---------- Information shown
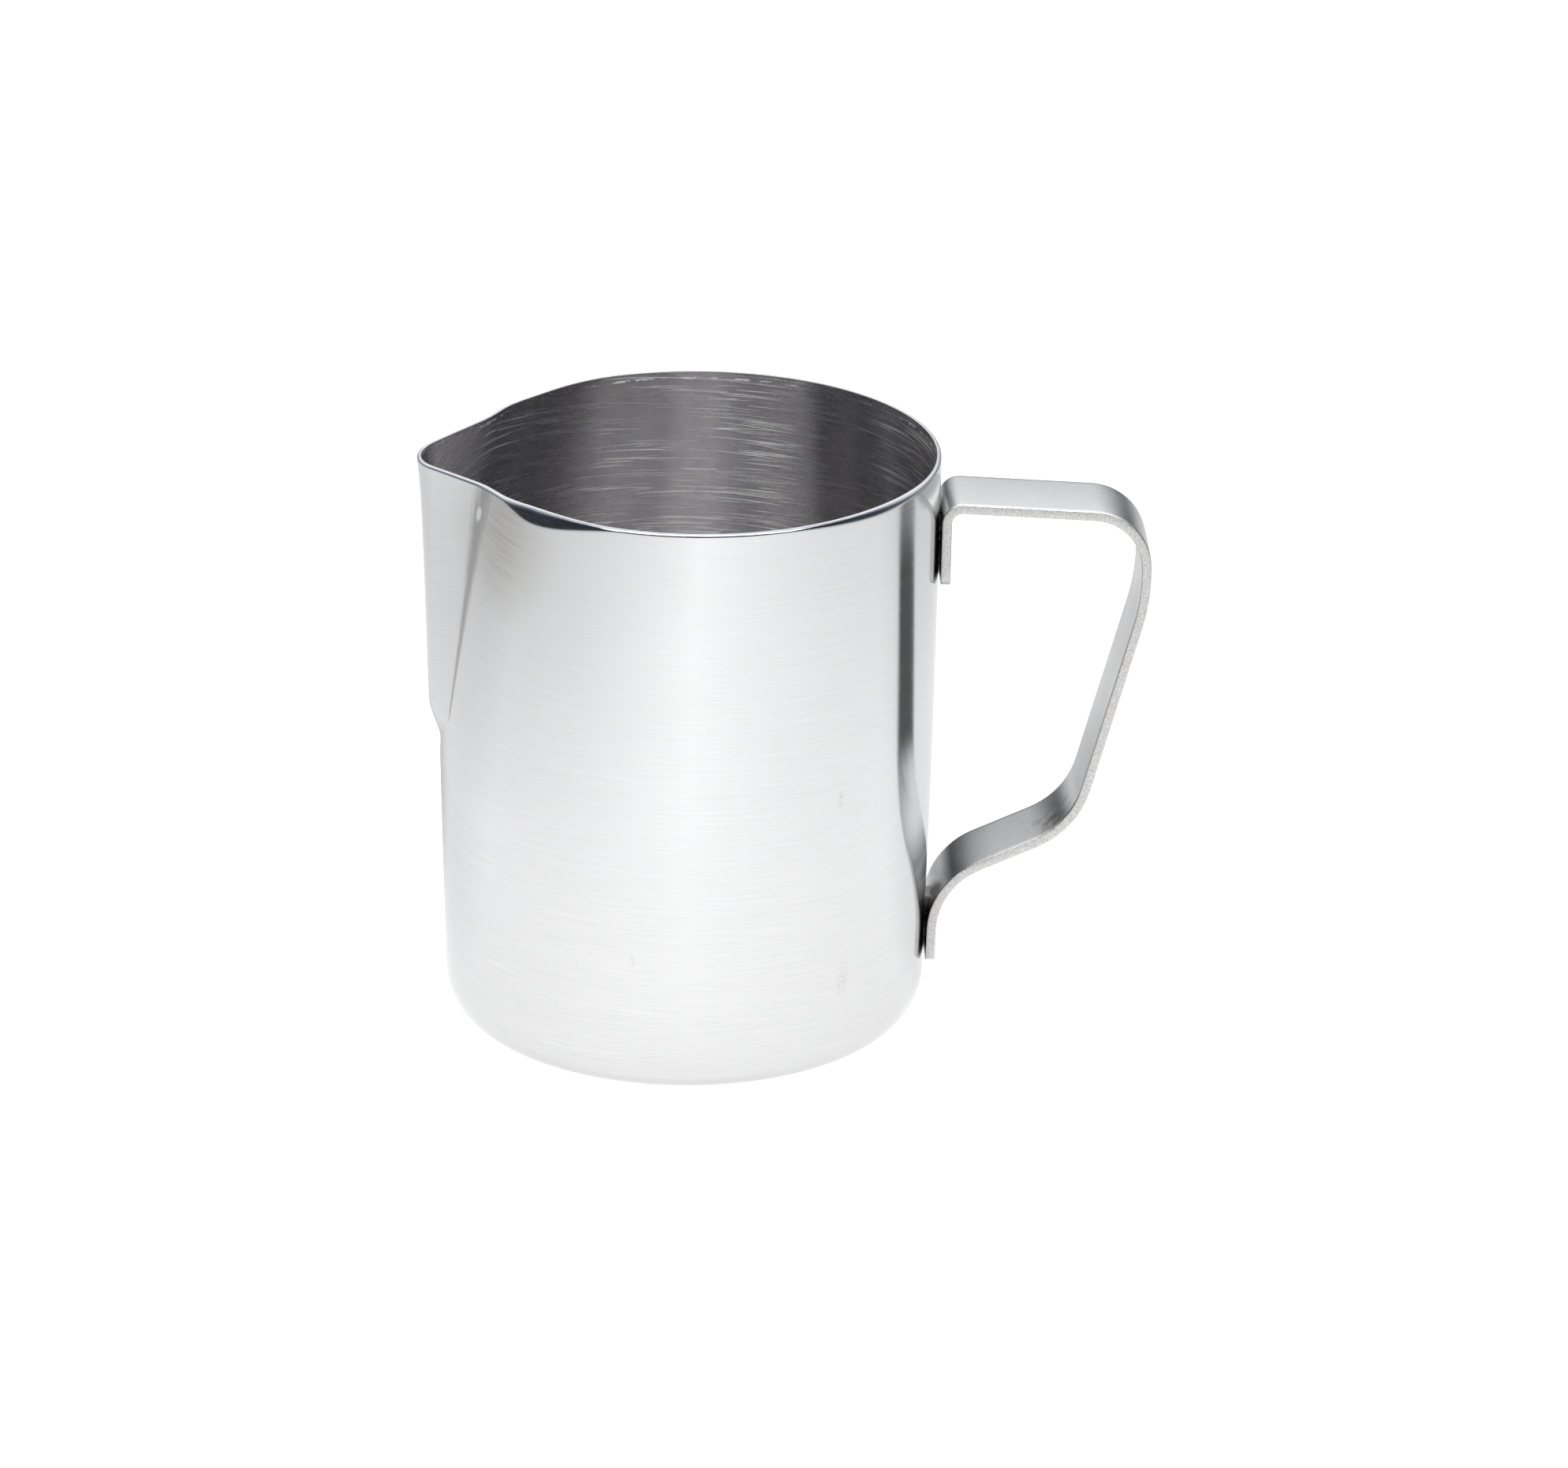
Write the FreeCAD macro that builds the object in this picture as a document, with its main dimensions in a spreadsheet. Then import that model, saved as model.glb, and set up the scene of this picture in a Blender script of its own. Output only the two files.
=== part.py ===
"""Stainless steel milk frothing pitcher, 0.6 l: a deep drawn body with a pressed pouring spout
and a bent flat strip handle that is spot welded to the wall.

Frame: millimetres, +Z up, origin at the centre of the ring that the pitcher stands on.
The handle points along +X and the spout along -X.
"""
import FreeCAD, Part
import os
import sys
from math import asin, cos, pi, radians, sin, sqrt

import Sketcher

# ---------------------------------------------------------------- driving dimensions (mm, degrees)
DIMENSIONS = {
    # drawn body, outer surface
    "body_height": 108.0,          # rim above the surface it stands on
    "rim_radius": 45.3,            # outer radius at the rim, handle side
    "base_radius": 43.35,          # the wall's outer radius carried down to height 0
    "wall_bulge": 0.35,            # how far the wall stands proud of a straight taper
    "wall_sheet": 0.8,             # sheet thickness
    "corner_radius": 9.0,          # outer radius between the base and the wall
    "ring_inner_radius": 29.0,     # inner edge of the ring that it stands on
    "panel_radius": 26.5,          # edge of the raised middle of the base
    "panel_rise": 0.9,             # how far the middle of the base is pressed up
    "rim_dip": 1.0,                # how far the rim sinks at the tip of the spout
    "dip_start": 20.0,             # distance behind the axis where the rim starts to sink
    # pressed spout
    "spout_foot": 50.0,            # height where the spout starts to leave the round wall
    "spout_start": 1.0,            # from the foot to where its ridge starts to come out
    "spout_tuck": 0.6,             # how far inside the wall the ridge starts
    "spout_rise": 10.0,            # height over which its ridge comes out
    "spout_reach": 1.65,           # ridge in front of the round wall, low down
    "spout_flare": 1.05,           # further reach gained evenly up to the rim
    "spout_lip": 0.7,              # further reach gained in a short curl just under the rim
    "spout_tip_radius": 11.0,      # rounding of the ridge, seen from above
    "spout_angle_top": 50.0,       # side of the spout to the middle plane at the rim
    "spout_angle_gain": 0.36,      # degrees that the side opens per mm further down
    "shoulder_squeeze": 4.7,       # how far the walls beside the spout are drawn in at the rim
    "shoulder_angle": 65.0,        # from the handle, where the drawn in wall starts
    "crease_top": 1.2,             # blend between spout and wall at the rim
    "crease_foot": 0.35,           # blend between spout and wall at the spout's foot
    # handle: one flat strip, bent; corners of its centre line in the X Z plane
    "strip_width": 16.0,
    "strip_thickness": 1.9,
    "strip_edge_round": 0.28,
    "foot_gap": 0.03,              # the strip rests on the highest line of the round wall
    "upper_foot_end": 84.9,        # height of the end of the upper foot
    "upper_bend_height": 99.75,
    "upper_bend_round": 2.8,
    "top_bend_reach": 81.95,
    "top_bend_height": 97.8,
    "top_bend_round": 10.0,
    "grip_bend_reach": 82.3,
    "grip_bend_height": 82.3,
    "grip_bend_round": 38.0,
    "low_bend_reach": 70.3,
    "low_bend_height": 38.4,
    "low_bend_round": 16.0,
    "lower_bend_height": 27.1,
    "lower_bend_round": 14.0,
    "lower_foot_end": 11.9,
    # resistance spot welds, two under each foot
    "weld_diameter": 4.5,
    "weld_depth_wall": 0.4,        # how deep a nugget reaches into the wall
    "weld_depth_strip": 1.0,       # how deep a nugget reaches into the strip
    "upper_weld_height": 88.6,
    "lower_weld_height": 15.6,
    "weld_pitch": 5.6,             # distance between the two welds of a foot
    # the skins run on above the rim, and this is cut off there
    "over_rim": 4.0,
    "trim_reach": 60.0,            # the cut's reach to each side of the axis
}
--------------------
• Prompt
Please reproduce exactly the lines above, beginning with the first and ending with the line that contains "import Sketcher", and include nothing outside that range.

• Solution to the exercise
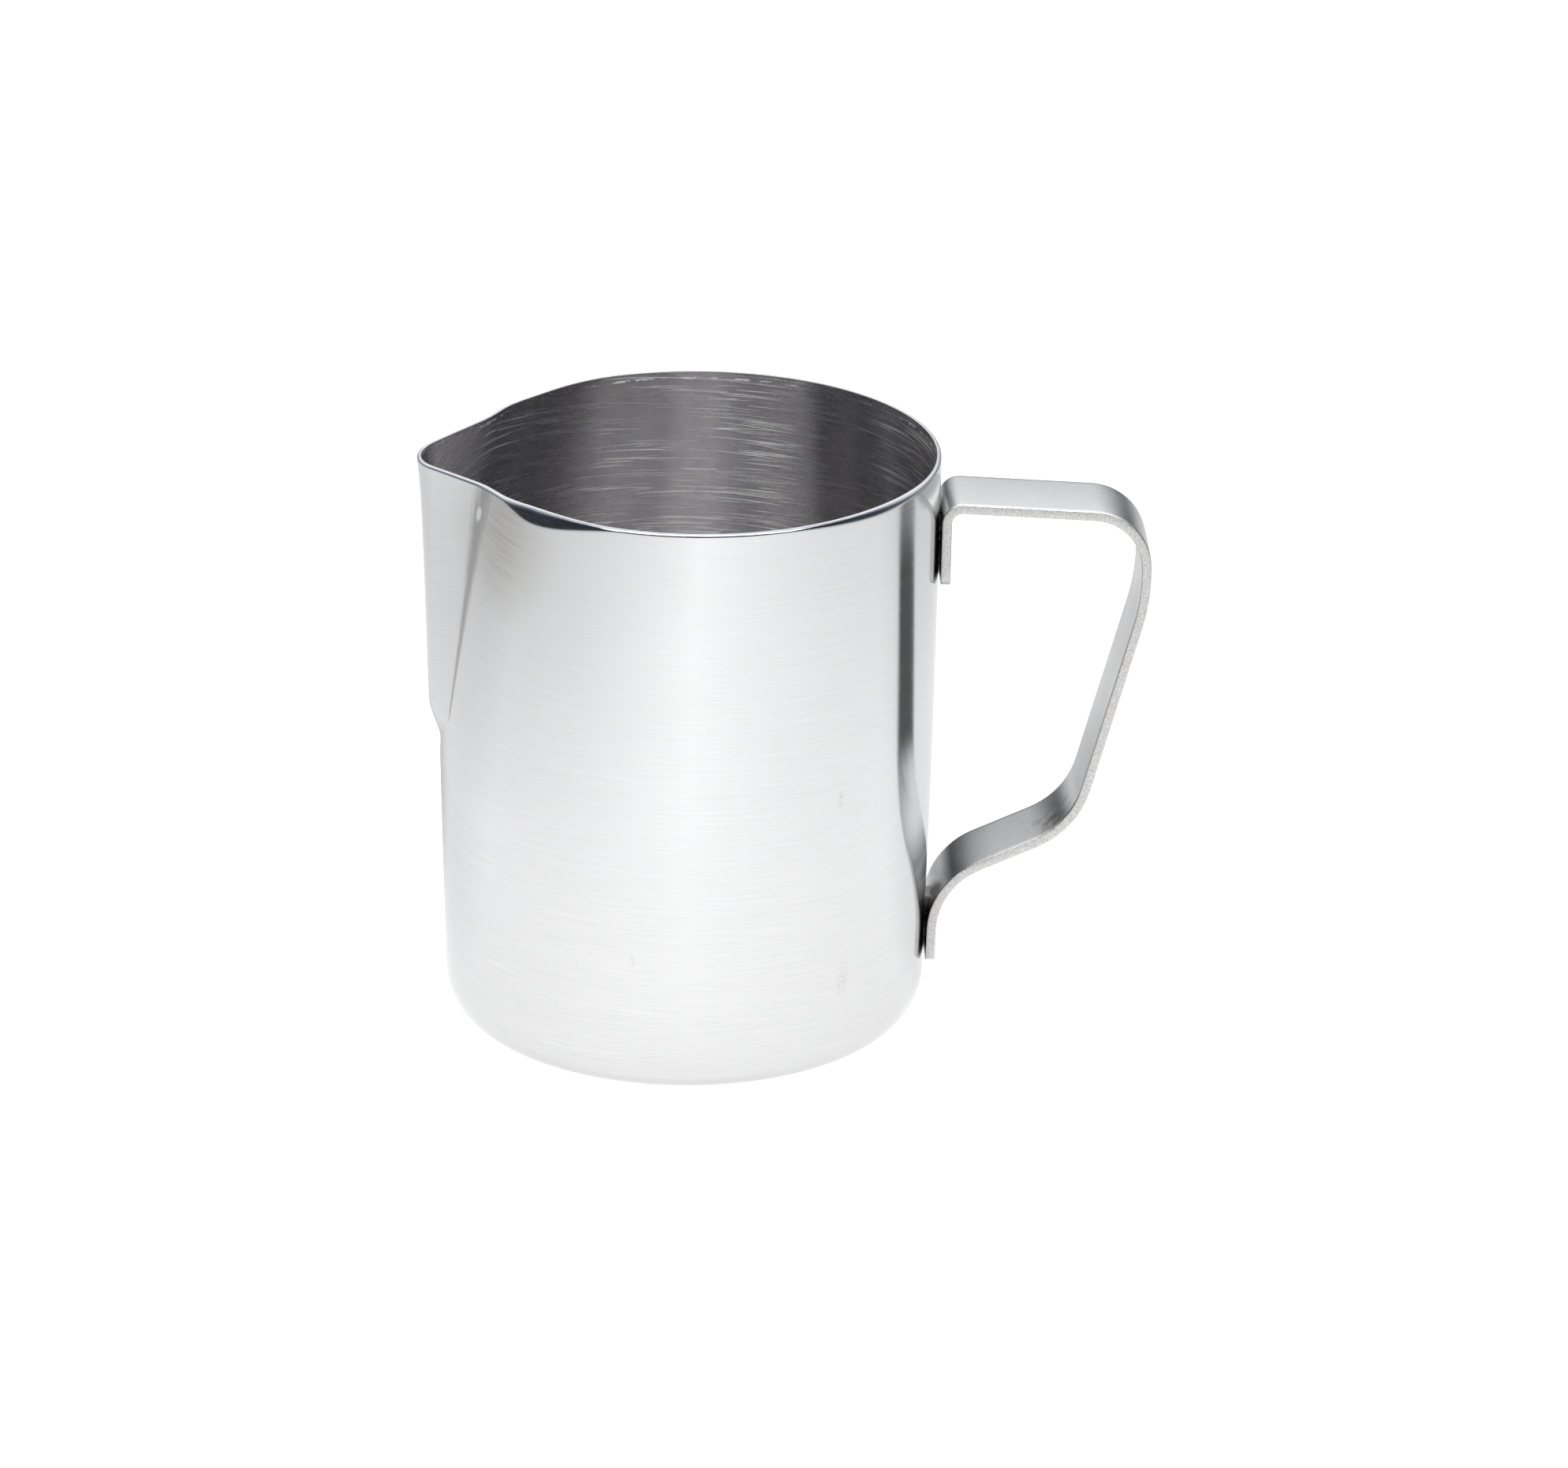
Write the FreeCAD macro that builds the object in this picture as a document, with its main dimensions in a spreadsheet. Then import that model, saved as model.glb, and set up the scene of this picture in a Blender script of its own. Output only the two files.
=== part.py ===
"""Stainless steel milk frothing pitcher, 0.6 l: a deep drawn body with a pressed pouring spout
and a bent flat strip handle that is spot welded to the wall.

Frame: millimetres, +Z up, origin at the centre of the ring that the pitcher stands on.
The handle points along +X and the spout along -X.
"""
import FreeCAD, Part
import os
import sys
from math import asin, cos, pi, radians, sin, sqrt

import Sketcher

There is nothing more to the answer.